— Begin Raw data —
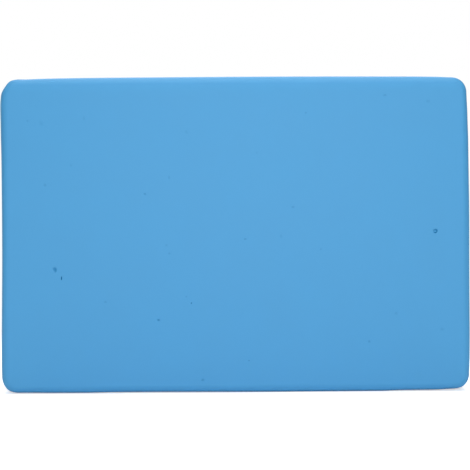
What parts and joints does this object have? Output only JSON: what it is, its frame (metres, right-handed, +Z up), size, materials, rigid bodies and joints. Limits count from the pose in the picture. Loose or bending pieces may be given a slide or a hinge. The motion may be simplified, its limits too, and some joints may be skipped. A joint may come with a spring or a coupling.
{
  "type": "foam block",
  "caption": "Free-standing slab of smooth closed-cell foam with softly rounded edges and corners, used as a prop or support.",
  "frame": {"origin": "middle of the footprint, on the surface that the block stands on", "axes": "+X along the block's length, +Y from the front face to the back face, +Z up"},
  "size_m": [0.2284, 0.076, 0.154],
  "materials": {
    "foam": "matte"
  },
  "bodies": {
    "root": {"foam_block": "foam"}
  },
  "joints": []
}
— End Raw data —
*Problem:* Counting only lines of the data above that hold "frame", report the total and nothing else.

*Task result:* 2